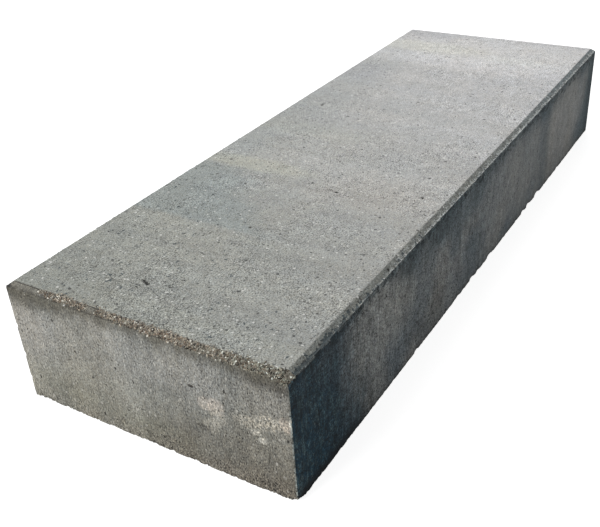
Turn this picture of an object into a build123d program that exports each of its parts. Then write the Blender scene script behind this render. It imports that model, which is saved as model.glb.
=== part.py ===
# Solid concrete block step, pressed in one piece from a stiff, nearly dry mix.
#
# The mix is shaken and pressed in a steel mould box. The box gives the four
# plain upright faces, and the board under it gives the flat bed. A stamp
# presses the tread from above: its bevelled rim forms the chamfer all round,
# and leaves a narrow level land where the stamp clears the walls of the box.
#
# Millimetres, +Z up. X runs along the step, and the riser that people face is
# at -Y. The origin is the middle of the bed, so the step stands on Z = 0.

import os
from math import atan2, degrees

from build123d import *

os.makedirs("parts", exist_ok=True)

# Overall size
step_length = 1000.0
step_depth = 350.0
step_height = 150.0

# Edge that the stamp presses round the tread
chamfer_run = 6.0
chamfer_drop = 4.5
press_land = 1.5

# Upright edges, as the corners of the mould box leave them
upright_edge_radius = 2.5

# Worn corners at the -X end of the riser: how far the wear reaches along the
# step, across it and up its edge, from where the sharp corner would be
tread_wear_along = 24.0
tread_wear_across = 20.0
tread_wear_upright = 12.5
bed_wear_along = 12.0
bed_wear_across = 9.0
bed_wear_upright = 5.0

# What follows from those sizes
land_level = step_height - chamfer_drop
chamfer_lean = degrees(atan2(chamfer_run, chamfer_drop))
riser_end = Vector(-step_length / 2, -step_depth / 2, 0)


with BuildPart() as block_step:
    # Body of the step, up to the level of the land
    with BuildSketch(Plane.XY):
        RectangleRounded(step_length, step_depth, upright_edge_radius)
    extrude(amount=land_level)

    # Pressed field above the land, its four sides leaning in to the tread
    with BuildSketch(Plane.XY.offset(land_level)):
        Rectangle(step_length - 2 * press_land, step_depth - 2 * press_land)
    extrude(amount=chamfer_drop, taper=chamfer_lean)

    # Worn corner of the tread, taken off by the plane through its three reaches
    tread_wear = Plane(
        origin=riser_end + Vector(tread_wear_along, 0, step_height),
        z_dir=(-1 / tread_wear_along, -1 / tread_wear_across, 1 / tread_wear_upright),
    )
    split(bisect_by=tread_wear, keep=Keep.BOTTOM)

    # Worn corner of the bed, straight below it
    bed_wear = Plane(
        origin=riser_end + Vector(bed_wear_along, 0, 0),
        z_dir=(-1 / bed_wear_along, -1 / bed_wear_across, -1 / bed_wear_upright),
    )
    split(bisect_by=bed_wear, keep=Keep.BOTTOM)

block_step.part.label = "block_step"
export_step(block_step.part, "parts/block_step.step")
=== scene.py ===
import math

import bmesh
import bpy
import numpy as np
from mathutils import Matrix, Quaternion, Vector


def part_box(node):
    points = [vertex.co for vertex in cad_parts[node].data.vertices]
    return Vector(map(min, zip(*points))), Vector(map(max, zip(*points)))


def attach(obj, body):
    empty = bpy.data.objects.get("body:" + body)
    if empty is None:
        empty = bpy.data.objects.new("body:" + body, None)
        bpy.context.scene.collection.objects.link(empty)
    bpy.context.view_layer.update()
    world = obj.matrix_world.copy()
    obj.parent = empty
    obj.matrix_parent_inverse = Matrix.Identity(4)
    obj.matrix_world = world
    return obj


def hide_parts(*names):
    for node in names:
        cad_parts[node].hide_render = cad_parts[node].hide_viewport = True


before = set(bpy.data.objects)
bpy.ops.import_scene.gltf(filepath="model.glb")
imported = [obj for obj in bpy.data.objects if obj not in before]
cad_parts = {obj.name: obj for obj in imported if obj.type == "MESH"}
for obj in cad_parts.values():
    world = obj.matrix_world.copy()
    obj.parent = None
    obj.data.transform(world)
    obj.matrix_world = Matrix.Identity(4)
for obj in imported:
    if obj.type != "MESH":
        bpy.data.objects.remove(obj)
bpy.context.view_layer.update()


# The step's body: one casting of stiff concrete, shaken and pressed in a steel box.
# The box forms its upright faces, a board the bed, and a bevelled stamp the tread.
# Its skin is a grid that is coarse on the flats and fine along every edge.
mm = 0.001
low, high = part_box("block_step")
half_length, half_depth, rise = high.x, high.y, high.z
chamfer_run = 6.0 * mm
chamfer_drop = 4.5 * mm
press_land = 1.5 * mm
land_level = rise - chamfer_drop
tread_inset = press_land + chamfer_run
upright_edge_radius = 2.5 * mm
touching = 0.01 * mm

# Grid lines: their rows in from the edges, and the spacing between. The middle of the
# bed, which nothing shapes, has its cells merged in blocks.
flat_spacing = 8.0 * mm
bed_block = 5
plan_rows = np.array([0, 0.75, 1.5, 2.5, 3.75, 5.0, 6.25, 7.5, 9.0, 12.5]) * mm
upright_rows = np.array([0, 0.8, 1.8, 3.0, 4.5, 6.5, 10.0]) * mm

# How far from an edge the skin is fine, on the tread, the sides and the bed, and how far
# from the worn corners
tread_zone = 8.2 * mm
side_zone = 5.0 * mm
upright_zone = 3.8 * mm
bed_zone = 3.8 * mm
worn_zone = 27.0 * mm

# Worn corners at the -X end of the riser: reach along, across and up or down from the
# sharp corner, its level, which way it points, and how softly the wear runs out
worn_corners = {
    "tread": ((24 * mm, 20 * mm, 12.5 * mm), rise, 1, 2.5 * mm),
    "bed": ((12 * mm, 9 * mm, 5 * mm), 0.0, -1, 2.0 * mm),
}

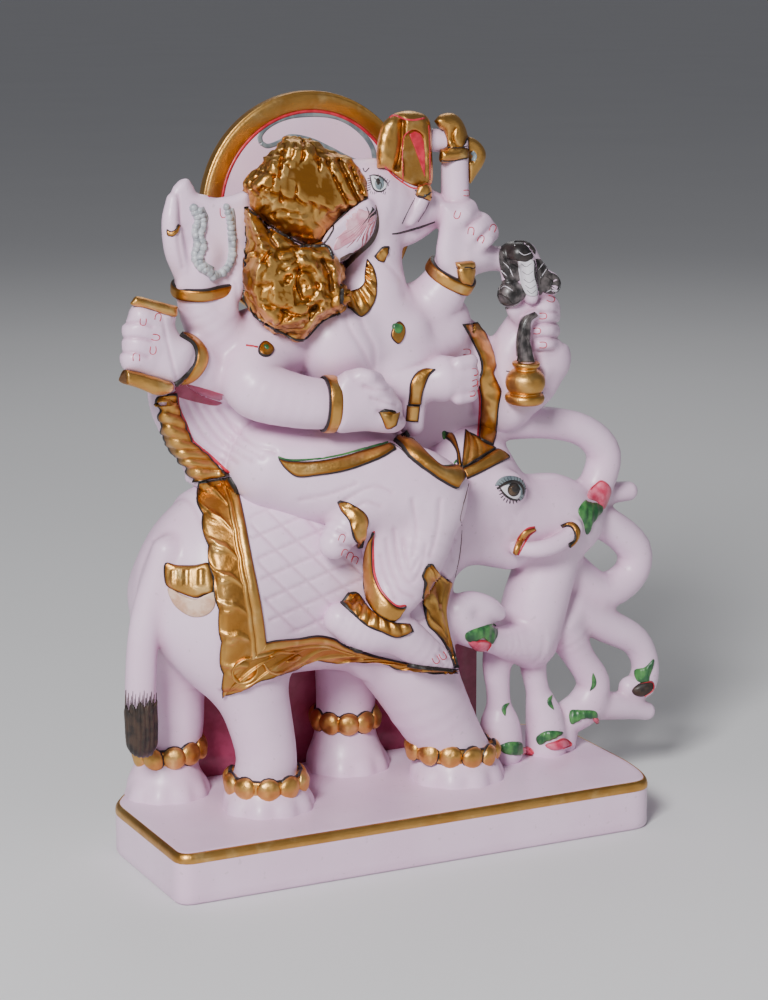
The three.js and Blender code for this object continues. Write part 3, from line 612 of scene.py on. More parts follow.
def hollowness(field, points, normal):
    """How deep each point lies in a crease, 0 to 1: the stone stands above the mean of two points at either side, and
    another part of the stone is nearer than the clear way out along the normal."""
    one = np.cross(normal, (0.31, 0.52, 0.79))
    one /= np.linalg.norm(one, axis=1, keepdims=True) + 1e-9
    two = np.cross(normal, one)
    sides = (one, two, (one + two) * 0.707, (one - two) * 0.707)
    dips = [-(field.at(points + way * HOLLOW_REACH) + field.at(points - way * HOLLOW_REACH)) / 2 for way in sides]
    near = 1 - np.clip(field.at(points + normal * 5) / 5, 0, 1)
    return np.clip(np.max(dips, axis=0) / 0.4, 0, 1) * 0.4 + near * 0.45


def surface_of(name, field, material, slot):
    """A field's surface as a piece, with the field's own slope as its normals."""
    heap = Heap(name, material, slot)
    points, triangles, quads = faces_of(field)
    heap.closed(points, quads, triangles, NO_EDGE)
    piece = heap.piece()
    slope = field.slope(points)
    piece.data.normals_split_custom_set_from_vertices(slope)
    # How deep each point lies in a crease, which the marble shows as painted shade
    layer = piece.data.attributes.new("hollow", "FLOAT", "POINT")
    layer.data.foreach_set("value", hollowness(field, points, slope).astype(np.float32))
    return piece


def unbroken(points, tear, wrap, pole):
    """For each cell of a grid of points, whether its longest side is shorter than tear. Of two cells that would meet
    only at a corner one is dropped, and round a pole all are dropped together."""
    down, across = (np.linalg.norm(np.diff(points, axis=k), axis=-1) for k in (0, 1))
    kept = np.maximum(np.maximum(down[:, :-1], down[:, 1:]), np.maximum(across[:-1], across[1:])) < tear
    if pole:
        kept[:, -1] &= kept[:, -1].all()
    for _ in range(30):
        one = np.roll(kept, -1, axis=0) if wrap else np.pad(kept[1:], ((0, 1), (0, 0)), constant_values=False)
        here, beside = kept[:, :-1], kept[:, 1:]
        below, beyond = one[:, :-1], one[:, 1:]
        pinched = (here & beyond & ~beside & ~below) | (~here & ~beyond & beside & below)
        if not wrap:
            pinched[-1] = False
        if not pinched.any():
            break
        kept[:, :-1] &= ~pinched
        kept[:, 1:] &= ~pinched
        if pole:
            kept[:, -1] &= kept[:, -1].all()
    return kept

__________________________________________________

**DIRECTIVE**.
Using the data above, repeat every line exactly.

**OUTPUT BELOW**.
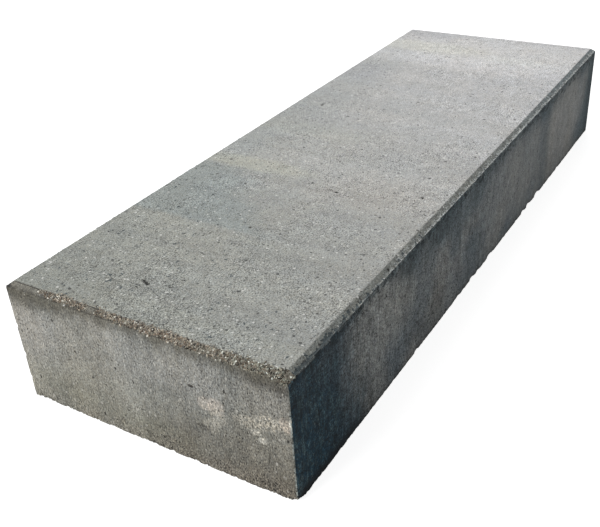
Turn this picture of an object into a build123d program that exports each of its parts. Then write the Blender scene script behind this render. It imports that model, which is saved as model.glb.
=== part.py ===
# Solid concrete block step, pressed in one piece from a stiff, nearly dry mix.
#
# The mix is shaken and pressed in a steel mould box. The box gives the four
# plain upright faces, and the board under it gives the flat bed. A stamp
# presses the tread from above: its bevelled rim forms the chamfer all round,
# and leaves a narrow level land where the stamp clears the walls of the box.
#
# Millimetres, +Z up. X runs along the step, and the riser that people face is
# at -Y. The origin is the middle of the bed, so the step stands on Z = 0.

import os
from math import atan2, degrees

from build123d import *

os.makedirs("parts", exist_ok=True)

# Overall size
step_length = 1000.0
step_depth = 350.0
step_height = 150.0

# Edge that the stamp presses round the tread
chamfer_run = 6.0
chamfer_drop = 4.5
press_land = 1.5

# Upright edges, as the corners of the mould box leave them
upright_edge_radius = 2.5

# Worn corners at the -X end of the riser: how far the wear reaches along the
# step, across it and up its edge, from where the sharp corner would be
tread_wear_along = 24.0
tread_wear_across = 20.0
tread_wear_upright = 12.5
bed_wear_along = 12.0
bed_wear_across = 9.0
bed_wear_upright = 5.0

# What follows from those sizes
land_level = step_height - chamfer_drop
chamfer_lean = degrees(atan2(chamfer_run, chamfer_drop))
riser_end = Vector(-step_length / 2, -step_depth / 2, 0)


with BuildPart() as block_step:
    # Body of the step, up to the level of the land
    with BuildSketch(Plane.XY):
        RectangleRounded(step_length, step_depth, upright_edge_radius)
    extrude(amount=land_level)

    # Pressed field above the land, its four sides leaning in to the tread
    with BuildSketch(Plane.XY.offset(land_level)):
        Rectangle(step_length - 2 * press_land, step_depth - 2 * press_land)
    extrude(amount=chamfer_drop, taper=chamfer_lean)

    # Worn corner of the tread, taken off by the plane through its three reaches
    tread_wear = Plane(
        origin=riser_end + Vector(tread_wear_along, 0, step_height),
        z_dir=(-1 / tread_wear_along, -1 / tread_wear_across, 1 / tread_wear_upright),
    )
    split(bisect_by=tread_wear, keep=Keep.BOTTOM)

    # Worn corner of the bed, straight below it
    bed_wear = Plane(
        origin=riser_end + Vector(bed_wear_along, 0, 0),
        z_dir=(-1 / bed_wear_along, -1 / bed_wear_across, -1 / bed_wear_upright),
    )
    split(bisect_by=bed_wear, keep=Keep.BOTTOM)

block_step.part.label = "block_step"
export_step(block_step.part, "parts/block_step.step")
=== scene.py ===
import math

import bmesh
import bpy
import numpy as np
from mathutils import Matrix, Quaternion, Vector


def part_box(node):
    points = [vertex.co for vertex in cad_parts[node].data.vertices]
    return Vector(map(min, zip(*points))), Vector(map(max, zip(*points)))


def attach(obj, body):
    empty = bpy.data.objects.get("body:" + body)
    if empty is None:
        empty = bpy.data.objects.new("body:" + body, None)
        bpy.context.scene.collection.objects.link(empty)
    bpy.context.view_layer.update()
    world = obj.matrix_world.copy()
    obj.parent = empty
    obj.matrix_parent_inverse = Matrix.Identity(4)
    obj.matrix_world = world
    return obj


def hide_parts(*names):
    for node in names:
        cad_parts[node].hide_render = cad_parts[node].hide_viewport = True


before = set(bpy.data.objects)
bpy.ops.import_scene.gltf(filepath="model.glb")
imported = [obj for obj in bpy.data.objects if obj not in before]
cad_parts = {obj.name: obj for obj in imported if obj.type == "MESH"}
for obj in cad_parts.values():
    world = obj.matrix_world.copy()
    obj.parent = None
    obj.data.transform(world)
    obj.matrix_world = Matrix.Identity(4)
for obj in imported:
    if obj.type != "MESH":
        bpy.data.objects.remove(obj)
bpy.context.view_layer.update()


# The step's body: one casting of stiff concrete, shaken and pressed in a steel box.
# The box forms its upright faces, a board the bed, and a bevelled stamp the tread.
# Its skin is a grid that is coarse on the flats and fine along every edge.
mm = 0.001
low, high = part_box("block_step")
half_length, half_depth, rise = high.x, high.y, high.z
chamfer_run = 6.0 * mm
chamfer_drop = 4.5 * mm
press_land = 1.5 * mm
land_level = rise - chamfer_drop
tread_inset = press_land + chamfer_run
upright_edge_radius = 2.5 * mm
touching = 0.01 * mm

# Grid lines: their rows in from the edges, and the spacing between. The middle of the
# bed, which nothing shapes, has its cells merged in blocks.
flat_spacing = 8.0 * mm
bed_block = 5
plan_rows = np.array([0, 0.75, 1.5, 2.5, 3.75, 5.0, 6.25, 7.5, 9.0, 12.5]) * mm
upright_rows = np.array([0, 0.8, 1.8, 3.0, 4.5, 6.5, 10.0]) * mm

# How far from an edge the skin is fine, on the tread, the sides and the bed, and how far
# from the worn corners
tread_zone = 8.2 * mm
side_zone = 5.0 * mm
upright_zone = 3.8 * mm
bed_zone = 3.8 * mm
worn_zone = 27.0 * mm

# Worn corners at the -X end of the riser: reach along, across and up or down from the
# sharp corner, its level, which way it points, and how softly the wear runs out
worn_corners = {
    "tread": ((24 * mm, 20 * mm, 12.5 * mm), rise, 1, 2.5 * mm),
    "bed": ((12 * mm, 9 * mm, 5 * mm), 0.0, -1, 2.0 * mm),
}

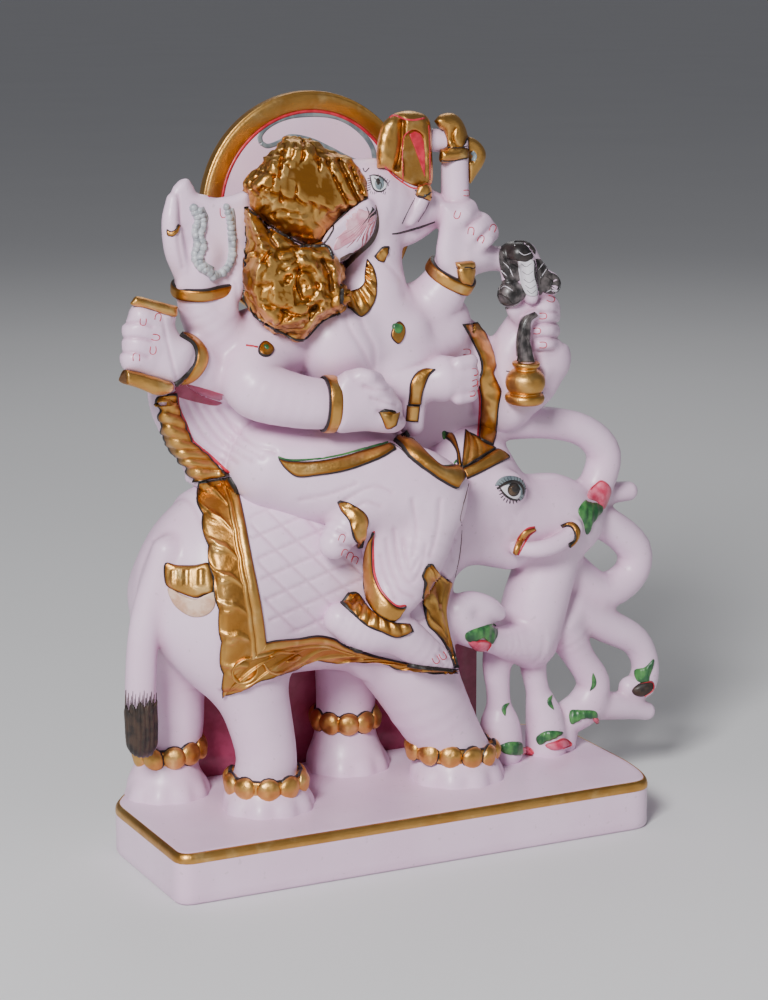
The three.js and Blender code for this object continues. Write part 3, from line 612 of scene.py on. More parts follow.
def hollowness(field, points, normal):
    """How deep each point lies in a crease, 0 to 1: the stone stands above the mean of two points at either side, and
    another part of the stone is nearer than the clear way out along the normal."""
    one = np.cross(normal, (0.31, 0.52, 0.79))
    one /= np.linalg.norm(one, axis=1, keepdims=True) + 1e-9
    two = np.cross(normal, one)
    sides = (one, two, (one + two) * 0.707, (one - two) * 0.707)
    dips = [-(field.at(points + way * HOLLOW_REACH) + field.at(points - way * HOLLOW_REACH)) / 2 for way in sides]
    near = 1 - np.clip(field.at(points + normal * 5) / 5, 0, 1)
    return np.clip(np.max(dips, axis=0) / 0.4, 0, 1) * 0.4 + near * 0.45


def surface_of(name, field, material, slot):
    """A field's surface as a piece, with the field's own slope as its normals."""
    heap = Heap(name, material, slot)
    points, triangles, quads = faces_of(field)
    heap.closed(points, quads, triangles, NO_EDGE)
    piece = heap.piece()
    slope = field.slope(points)
    piece.data.normals_split_custom_set_from_vertices(slope)
    # How deep each point lies in a crease, which the marble shows as painted shade
    layer = piece.data.attributes.new("hollow", "FLOAT", "POINT")
    layer.data.foreach_set("value", hollowness(field, points, slope).astype(np.float32))
    return piece


def unbroken(points, tear, wrap, pole):
    """For each cell of a grid of points, whether its longest side is shorter than tear. Of two cells that would meet
    only at a corner one is dropped, and round a pole all are dropped together."""
    down, across = (np.linalg.norm(np.diff(points, axis=k), axis=-1) for k in (0, 1))
    kept = np.maximum(np.maximum(down[:, :-1], down[:, 1:]), np.maximum(across[:-1], across[1:])) < tear
    if pole:
        kept[:, -1] &= kept[:, -1].all()
    for _ in range(30):
        one = np.roll(kept, -1, axis=0) if wrap else np.pad(kept[1:], ((0, 1), (0, 0)), constant_values=False)
        here, beside = kept[:, :-1], kept[:, 1:]
        below, beyond = one[:, :-1], one[:, 1:]
        pinched = (here & beyond & ~beside & ~below) | (~here & ~beyond & beside & below)
        if not wrap:
            pinched[-1] = False
        if not pinched.any():
            break
        kept[:, :-1] &= ~pinched
        kept[:, 1:] &= ~pinched
        if pole:
            kept[:, -1] &= kept[:, -1].all()
    return kept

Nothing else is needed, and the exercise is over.